In the 1920 census of Stantonsburg township, Wilson County: on Railroad Street, which he owned, Alex Donald, 58, farm [croper?], and wife Adline, 44.

On 29 February 1920, Willie Donald, 31, of Stantonsburg, son of Alex Donald and Mandy Donald, married Pearl Melton, 28, of Stantonsburg, daughter of Ella Donald, at a church in Wilson. Free Will Baptist minister J.E. Brown performed the ceremony in the presence of E.S. Hargrove, C.C. Worthington, and E.H. Cox.

On 7 November 1920, Albert Thompson, 21, of Stantonsburg, son of Alex Donald and Frances T. Artis, married Ida Whitley, 17, of Stantonsburg, daughter of Council and Ida Whitley, at Council Whitley’s in Stantonsburg. Elder Isaac Barfield performed the ceremony.

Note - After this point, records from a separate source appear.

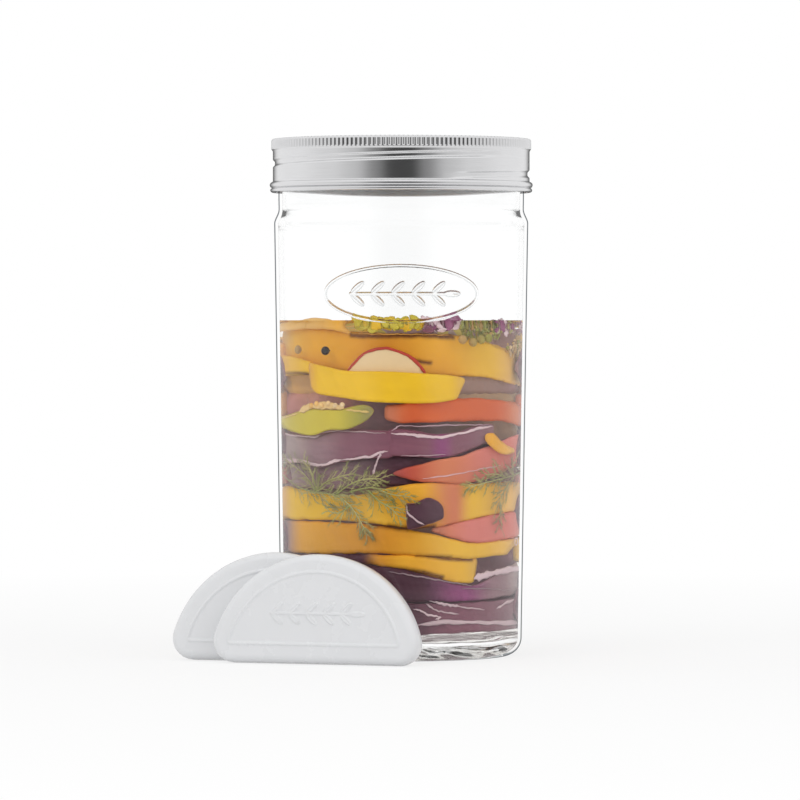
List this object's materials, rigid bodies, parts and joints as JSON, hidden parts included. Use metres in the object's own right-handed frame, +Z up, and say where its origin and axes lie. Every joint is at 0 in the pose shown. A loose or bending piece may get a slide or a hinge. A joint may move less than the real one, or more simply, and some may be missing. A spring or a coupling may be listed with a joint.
{
  "type": "fermentation jar with airlock",
  "caption": "Tall straight glass jar of pickled vegetables with a screw band over a silicone airlock lid, and half-moon ceramic weights standing beside it.",
  "frame": {"origin": "middle of the jar's foot, on the surface it stands on", "axes": "+Z up along the jar's axis; -Y towards the front, where the ornament and the weights are; +X to the right as seen from the front"},
  "size_m": [0.1368, 0.1248, 0.198],
  "materials": {
    "clear_glass": "clear smooth pressed glass",
    "bright_steel": "bright rolled tinned steel, soft polish",
    "silicone": "matt pale grey silicone",
    "glazed_ceramic": "white glazed stoneware, soft gloss",
    "cloudy_brine": "clear to slightly cloudy salt water",
    "yellow_pepper": "waxy wet pepper flesh",
    "orange_pepper": "waxy wet pepper flesh",
    "red_pepper": "waxy wet pepper flesh",
    "lime_green": "waxy wet chilli flesh",
    "purple_cabbage": "wet cabbage leaf",
    "radish_flesh": "wet radish flesh with red skin",
    "seed_tan": "dry seed",
    "peppercorn": "wrinkled peppercorn",
    "dill_green": "wet dill",
    "onion_white": "wet pale onion"
  },
  "bodies": {
    "jar": {"back_cabbage_leaf_base": "purple_cabbage", "back_cabbage_leaf_low": "purple_cabbage", "back_cabbage_leaf_upper": "purple_cabbage", "back_cabbage_scrap": "purple_cabbage", "back_green_chilli": "lime_green", "back_orange_strip": "orange_pepper", "back_pink_strip": "red_pepper", "back_radish_slice": "radish_flesh", "back_yellow_strip_lower": "yellow_pepper", "back_yellow_strip_middle": "yellow_pepper", "back_yellow_strip_upper": "yellow_pepper", "bright_pepper_boat": "yellow_pepper", "brine": "cloudy_brine", "cabbage_leaf_base": "purple_cabbage", "cabbage_leaf_left": "purple_cabbage", "cabbage_leaf_low": "purple_cabbage", "cabbage_leaf_middle": "purple_cabbage", "cabbage_leaf_upper": "purple_cabbage", "chilli_seeds": "seed_tan", "core_cabbage_base": "purple_cabbage", "core_cabbage_upper": "purple_cabbage", "core_leaves_top": "purple_cabbage", "core_peppers": "yellow_pepper", "coriander_seeds": "seed_tan", "dark_cabbage_scrap": "purple_cabbage", "dill_sprig_back": "dill_green", "dill_sprig_left": "dill_green", "dill_sprig_right": "dill_green", "floret_piece": "seed_tan", "glass_jar": "clear_glass", "green_chilli_half": "lime_green", "left_pepper_end": "yellow_pepper", "lime_pepper_bits": "lime_green", "long_pepper_arch": "orange_pepper", "orange_pepper_strip": "orange_pepper", "pale_pepper_top": "yellow_pepper", "peppercorns": "peppercorn", "pink_pepper_lower": "red_pepper", "pink_pepper_upper": "red_pepper", "purple_top_bits": "purple_cabbage", "radish_slice": "radish_flesh", "seed_heads": "lime_green", "side_scraps_left": "purple_cabbage", "side_scraps_right": "purple_cabbage", "small_yellow_piece": "yellow_pepper", "top_cabbage_scrap": "purple_cabbage", "white_curl": "onion_white", "yellow_strip_bottom": "yellow_pepper", "yellow_strip_lower": "yellow_pepper", "yellow_strip_upper": "yellow_pepper"},
    "airlock_lid": {"airlock_lid": "silicone"},
    "screw_band": {"screw_band": "bright_steel"},
    "weight_front": {"weight_front": "glazed_ceramic"},
    "weight_rear": {"weight_rear": "glazed_ceramic"}
  },
  "joints": [
    {"name": "lid_rise", "type": "slide", "parent": "jar", "child": "airlock_lid", "axis": [0, 0, 1], "range_m": [0, 0.024]},
    {"name": "band_turn", "type": "hinge", "parent": "airlock_lid", "child": "screw_band", "pos_m": [0, 0, 0.19], "axis": [0, 0, 1], "range_deg": [0, 1080]},
    {"name": "weight_front_pull", "type": "slide", "parent": "jar", "child": "weight_front", "axis": [-0.3338, -0.9426, 0], "range_m": [0, 0.08]},
    {"name": "weight_rear_pull", "type": "slide", "parent": "jar", "child": "weight_rear", "axis": [-0.9426, 0.3338, 0], "range_m": [0, 0.09]}
  ],
  "couplings": [
    {"joint": "lid_rise", "follows": "band_turn", "m_per_rad": 0.0012732}
  ]
}
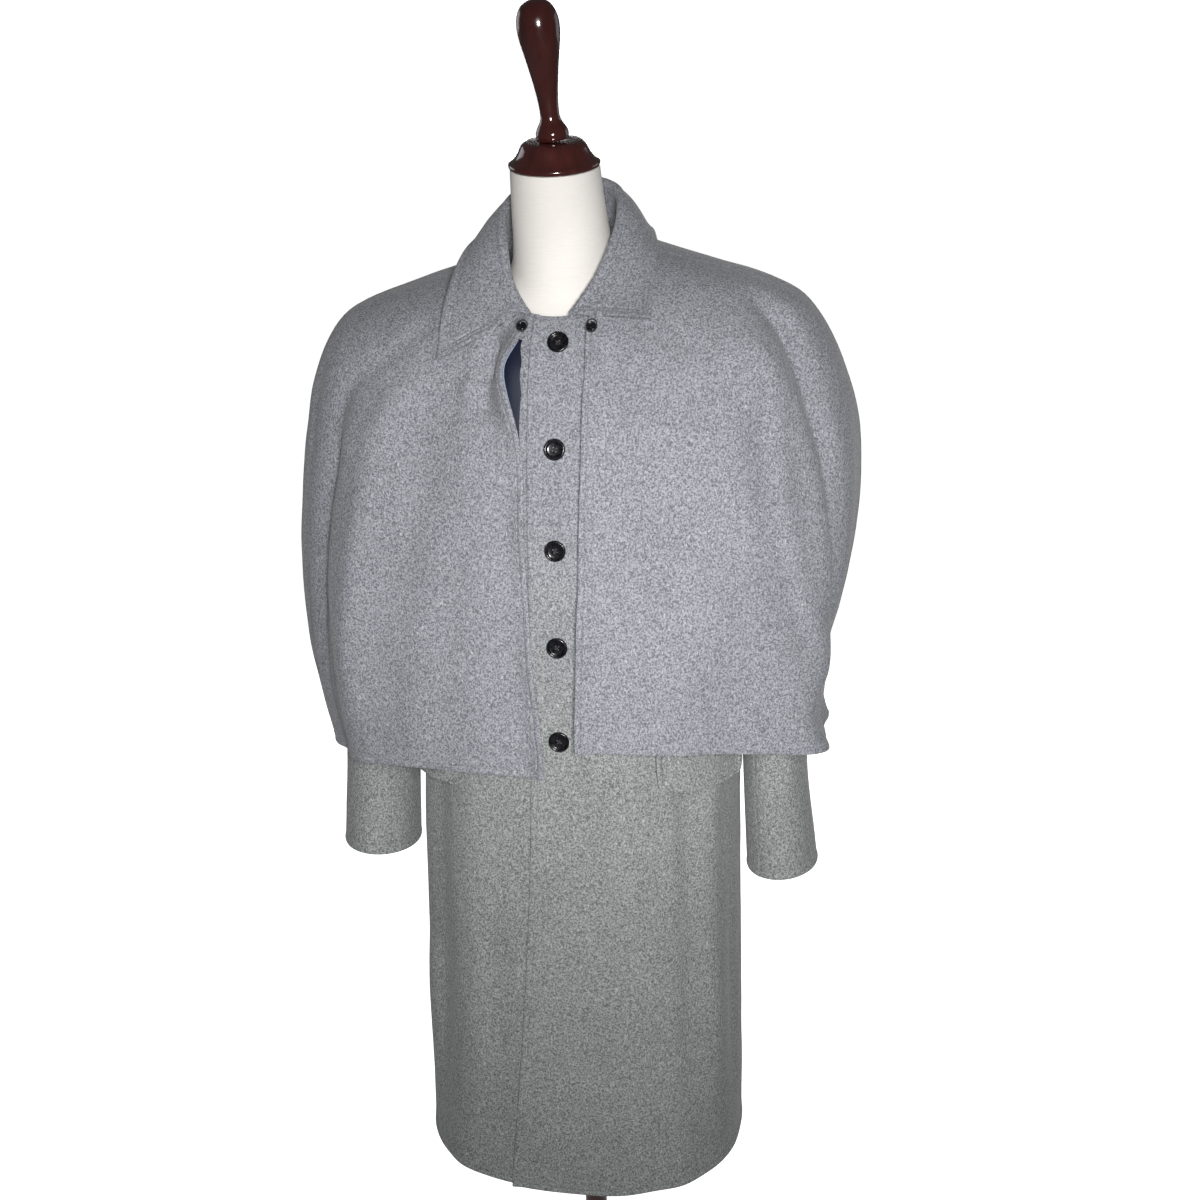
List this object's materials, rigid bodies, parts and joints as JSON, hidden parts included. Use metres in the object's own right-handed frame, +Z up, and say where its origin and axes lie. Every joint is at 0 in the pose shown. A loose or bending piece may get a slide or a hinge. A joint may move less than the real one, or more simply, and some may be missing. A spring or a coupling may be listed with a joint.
{
  "type": "wool cape coat on a dress form",
  "caption": "Single-breasted wool overcoat with a detachable shoulder cape, worn open-hollow on a limbless dress form with a turned stand.",
  "frame": {"origin": "centre of the stand base's flat underside, on the floor", "axes": "+Z up, the coat's front faces -Y, the wearer's left side is +X"},
  "size_m": [0.6765, 0.4124, 1.7477],
  "materials": {
    "wool": "mottled grey heather melton, napped and matte",
    "lining": "smooth navy lining",
    "buttons": "glossy black",
    "linen": "tight cream linen",
    "lacquer": "dark red-brown lacquered wood"
  },
  "bodies": {
    "root": {"coat_front_left": "wool", "coat_front_right": "wool", "coat_back": "wool", "sleeve_left_top": "wool", "sleeve_left_under": "wool", "sleeve_right_top": "wool", "sleeve_right_under": "wool", "collar": "wool", "pocket_flap_left": "wool", "pocket_flap_right": "wool", "cape_front_left": "wool", "cape_front_right": "wool", "cape_back": "wool", "cape_lining_left": "lining", "cape_lining_right": "lining", "button_1": "buttons", "button_2": "buttons", "button_3": "buttons", "button_4": "buttons", "button_5": "buttons", "cape_button_left": "buttons", "cape_button_right": "buttons", "dress_form": "linen", "neck_cap": "lacquer", "finial": "lacquer", "stand_pole": "lacquer", "stand_base": "lacquer"}
  },
  "joints": []
}
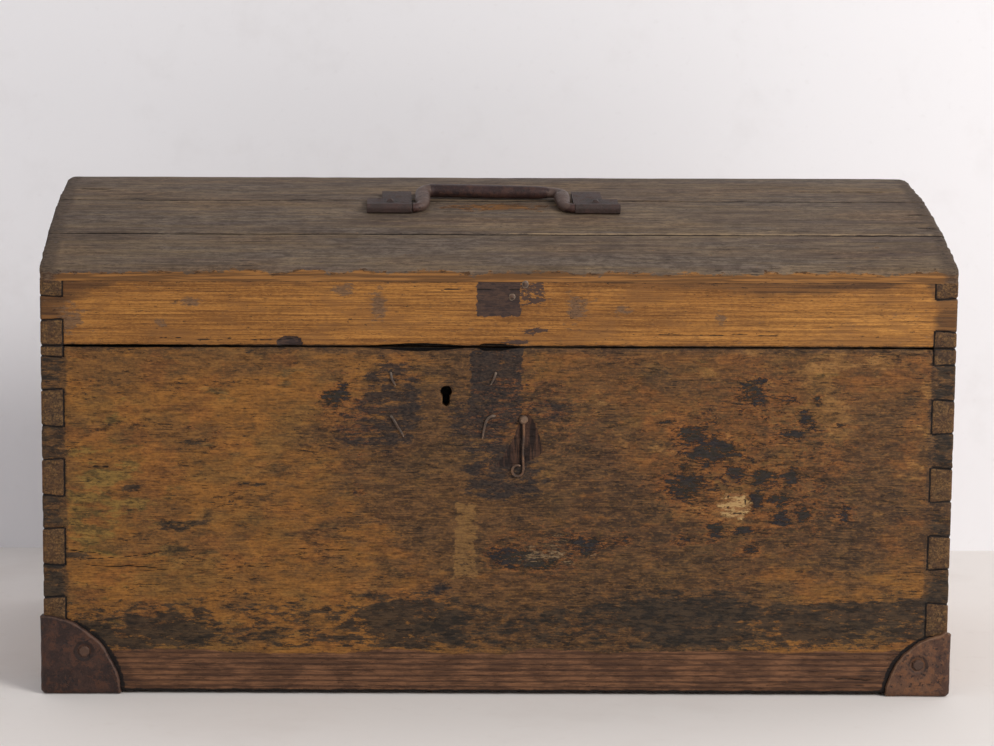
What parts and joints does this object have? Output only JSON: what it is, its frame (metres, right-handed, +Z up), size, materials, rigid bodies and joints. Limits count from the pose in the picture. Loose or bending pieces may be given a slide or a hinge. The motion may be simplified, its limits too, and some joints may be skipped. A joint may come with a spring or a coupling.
{
  "type": "carpenters tool chest",
  "caption": "Dovetailed wooden tool chest with a hinged arched lid, iron corner plates, a bail handle on the lid, a nailed box lock and a small hook.",
  "frame": {"origin": "on the floor under the middle of the overall box", "axes": "+X along the front to its right-hand end, +Y from the front to the back, +Z up"},
  "size_m": [0.8088, 0.4248, 0.4545],
  "materials": {
    "body_wood": "worn, dirty, satin",
    "bottom_wood": "raw, dusty",
    "rail_wood": "worn, satin",
    "lid_wood": "weathered grey, matt",
    "plate_iron": "rusted",
    "nail_iron": "rusted",
    "hinge_iron": "rusted",
    "lock_iron": "dark, oiled",
    "handle_iron": "dark, rubbed"
  },
  "bodies": {
    "chest": {"back_board": "body_wood", "bottom_board_1": "bottom_wood", "bottom_board_2": "bottom_wood", "bottom_board_3": "bottom_wood", "bottom_board_4": "bottom_wood", "bottom_cleat_back": "bottom_wood", "bottom_cleat_front": "bottom_wood", "bottom_nails": "nail_iron", "corner_plate_back_left": "plate_iron", "corner_plate_back_right": "plate_iron", "corner_plate_front_left": "plate_iron", "corner_plate_front_right": "plate_iron", "corner_plate_nails": "nail_iron", "front_board": "body_wood", "hinge_lower_leaf_left": "hinge_iron", "hinge_lower_leaf_right": "hinge_iron", "hinge_lower_nails": "nail_iron", "hinge_pin_left": "hinge_iron", "hinge_pin_right": "hinge_iron", "hook_nail": "lock_iron", "lock_bolt_guide": "lock_iron", "lock_bolt_stud": "lock_iron", "lock_case": "lock_iron", "lock_key_post": "lock_iron", "lock_nails": "nail_iron", "lock_plate": "lock_iron", "lock_spring": "lock_iron", "side_board_left": "body_wood", "side_board_right": "body_wood"},
    "lid": {"handle_bracket_left": "handle_iron", "handle_bracket_nails": "nail_iron", "handle_bracket_right": "handle_iron", "hinge_upper_leaf_left": "hinge_iron", "hinge_upper_leaf_right": "hinge_iron", "hinge_upper_nails": "nail_iron", "lid_back_rail": "rail_wood", "lid_board_back_1": "lid_wood", "lid_board_back_2": "lid_wood", "lid_board_back_3": "lid_wood", "lid_board_brads": "nail_iron", "lid_board_front_1": "lid_wood", "lid_board_front_2": "lid_wood", "lid_board_front_3": "lid_wood", "lid_end_left": "rail_wood", "lid_end_right": "rail_wood", "lid_front_rail": "rail_wood", "lid_staple": "lock_iron", "lid_staple_nails": "nail_iron", "old_hasp_nails": "nail_iron"},
    "handle": {"handle": "handle_iron"},
    "hook": {"hook": "lock_iron"},
    "lock_bolt": {"lock_bolt": "lock_iron"}
  },
  "joints": [
    {"name": "lid_hinge", "type": "hinge", "parent": "chest", "child": "lid", "pos_m": [0, 0.20738, 0.3102], "axis": [-1, 0, 0], "range_deg": [0, 180]},
    {"name": "handle_pivot", "type": "hinge", "parent": "lid", "child": "handle", "pos_m": [0, -0.11626, 0.42868], "axis": [1, 0, 0], "range_deg": [0, 177.4]},
    {"name": "lock_bolt_slide", "type": "slide", "parent": "chest", "child": "lock_bolt", "axis": [1, 0, 0], "range_m": [0, 0.01]},
    {"name": "hook_swing", "type": "hinge", "parent": "chest", "child": "hook", "pos_m": [0.0225, -0.20943, 0.2465], "axis": [0, 1, 0], "range_deg": [-180, 40]}
  ]
}
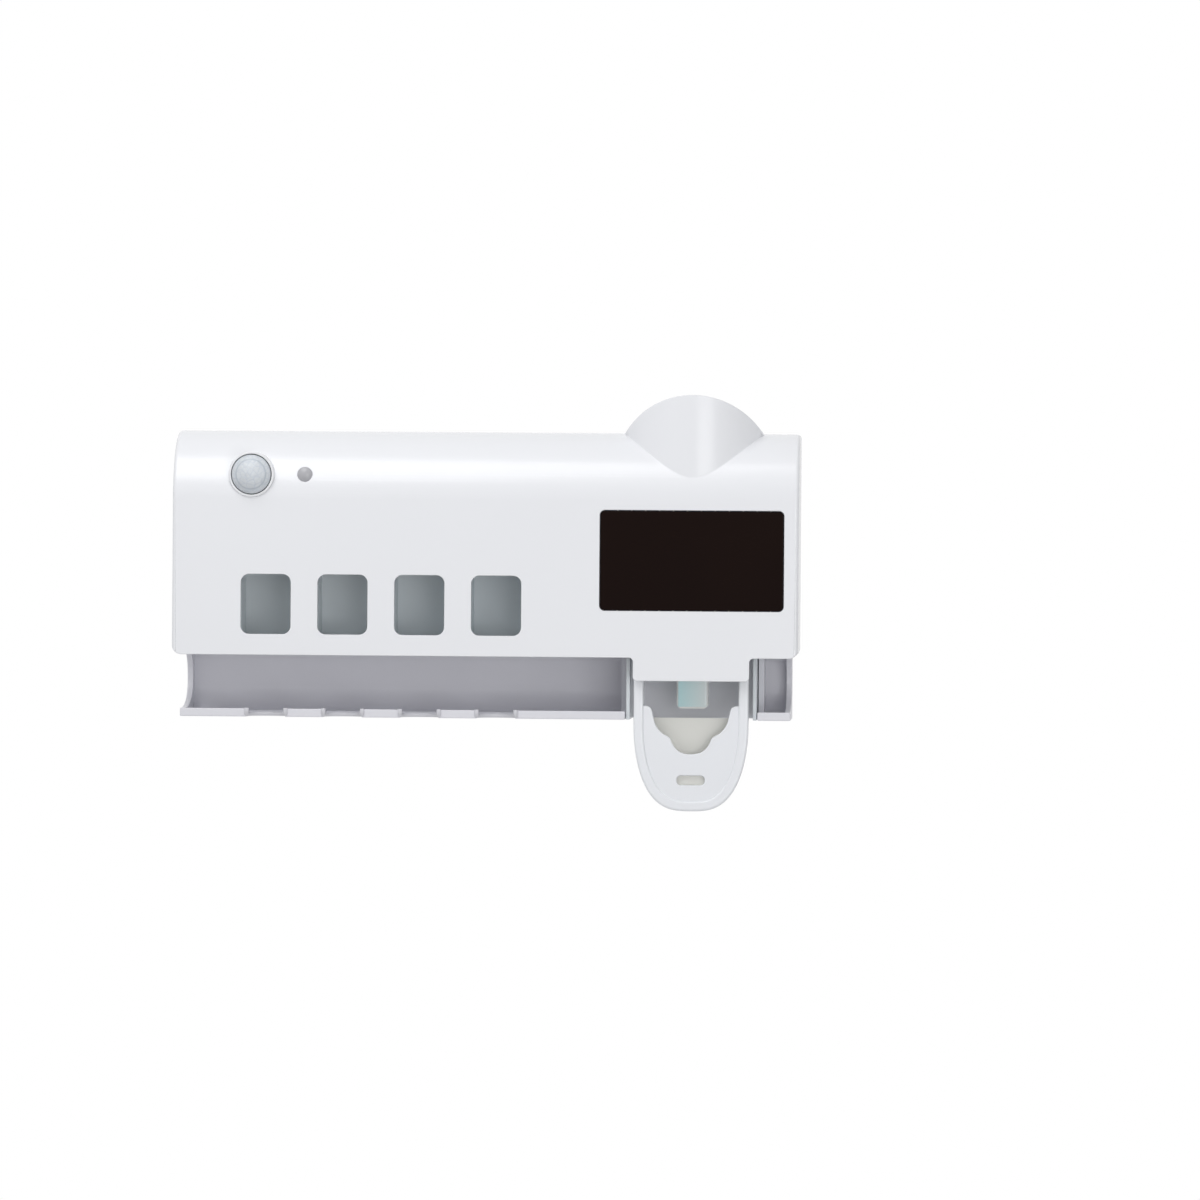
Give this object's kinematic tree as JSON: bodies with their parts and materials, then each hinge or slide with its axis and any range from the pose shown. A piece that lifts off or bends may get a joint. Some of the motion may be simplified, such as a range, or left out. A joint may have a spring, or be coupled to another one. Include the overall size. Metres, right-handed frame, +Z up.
{
  "type": "uv toothbrush holder",
  "caption": "Wall-hung holder with a rounded white cover, windows for brush heads, an ultraviolet chamber, a solar window and a push-lever toothpaste dispenser.",
  "frame": {"origin": "middle of the adhesive pad's face that sticks to the wall", "axes": "+X to the right as seen from the room, +Y into the wall, +Z up"},
  "size_m": [0.228, 0.0492, 0.1513],
  "materials": {
    "white_shell": "satin gloss moulded plastic",
    "white_trim": "satin gloss moulded plastic",
    "grey_shell": "silver-grey moulded plastic",
    "liner": "light grey moulded plastic",
    "clear_plastic": "clear moulded plastic",
    "frosted_plastic": "frosted translucent plastic",
    "blue_tint": "blue-tinted translucent plastic",
    "silicone": "matt silicone",
    "frosted_lens": "milky faceted lens",
    "smoked_lens": "smoked clear plastic",
    "black_glass": "glossy black resin",
    "silicon": "solar cell on a thin board",
    "steel": "plated pressed steel",
    "screw_steel": "zinc-plated steel",
    "green_board": "green circuit board",
    "lamp_glass": "clear resin lamp",
    "battery_wrap": "blue shrink wrap",
    "lead_sheath": "insulated wire",
    "foam": "double-sided foam tape"
  },
  "bodies": {
    "wall_mount": {"adhesive_pad": "foam", "wall_plate": "clear_plastic"},
    "holder": {"rear_housing": "grey_shell", "front_cover": "white_shell", "brush_chamber": "liner", "solar_window": "black_glass", "solar_cell": "silicon", "sensor_bezel": "white_trim", "sensor_lens": "frosted_lens", "motion_sensor": "steel", "indicator_led": "smoked_lens", "sensor_board": "green_board", "sensor_board_screw_1": "screw_steel", "sensor_board_screw_2": "screw_steel", "cover_screw_1": "screw_steel", "cover_screw_2": "screw_steel", "cover_screw_3": "screw_steel", "cover_screw_4": "screw_steel", "cover_screw_5": "screw_steel", "cover_screw_6": "screw_steel", "main_board": "green_board", "main_board_screw_1": "screw_steel", "main_board_screw_2": "screw_steel", "usb_socket": "steel", "uv_board": "green_board", "uv_board_screw_1": "screw_steel", "uv_board_screw_2": "screw_steel", "uv_lamp_1": "lamp_glass", "uv_lamp_2": "lamp_glass", "uv_lamp_3": "lamp_glass", "uv_lamp_4": "lamp_glass", "battery": "battery_wrap", "battery_tape": "foam", "battery_lead": "lead_sheath", "uv_lead": "lead_sheath", "solar_lead": "lead_sheath"},
    "dispenser": {"cassette": "clear_plastic", "tube_seal": "silicone", "pump_bellows": "silicone"},
    "push_lever": {"lever": "frosted_plastic"},
    "plunger": {"piston": "white_trim", "nozzle": "blue_tint"}
  },
  "joints": [
    {"name": "holder_lift", "type": "slide", "parent": "wall_mount", "child": "holder", "axis": [0, 0, 1], "range_m": [0, 0.014]},
    {"name": "cassette_slide", "type": "slide", "parent": "holder", "child": "dispenser", "axis": [0, 0, -1], "range_m": [0, 0.066]},
    {"name": "lever_hinge", "type": "hinge", "parent": "dispenser", "child": "push_lever", "pos_m": [0.0752, -0.03, -0.022], "axis": [1, 0, 0], "range_deg": [0, 20], "stiffness_Nm_per_rad": 0.15, "springref_deg": -3.44},
    {"name": "plunger_slide", "type": "slide", "parent": "dispenser", "child": "plunger", "axis": [0, 0, 1], "range_m": [0, 0.0032], "deforming": ["pump_bellows"]}
  ],
  "couplings": [
    {"joint": "plunger_slide", "follows": "lever_hinge", "m_per_rad": 0.0083}
  ]
}
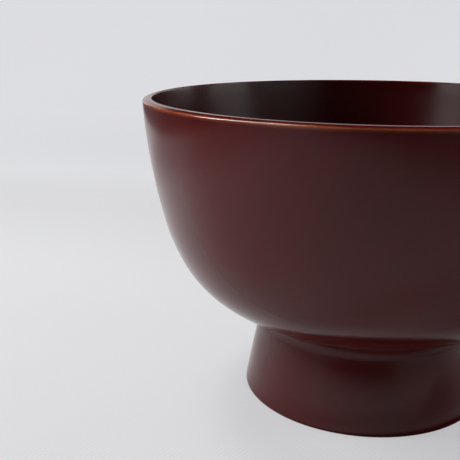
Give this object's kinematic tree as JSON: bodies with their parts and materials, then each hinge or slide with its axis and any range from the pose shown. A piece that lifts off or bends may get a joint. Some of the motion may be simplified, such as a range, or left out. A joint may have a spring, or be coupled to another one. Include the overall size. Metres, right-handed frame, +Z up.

Alex Donald died 14 October 1923 in Stantonsburg, Wilson County. Per his death certificate, he was born in 1854 in Wilson County to Lawson Donald; was married to Adline Donald; worked as a day laborer; and was buried in Bethel Cemetery. Cause of death: “Killed by train.”

Per probate records, on 27 November 1923, A.P. Moore applied for letters of administration for Donald’s estate, estimating its value at $400 and his heirs as wife Adline Donald and one brother.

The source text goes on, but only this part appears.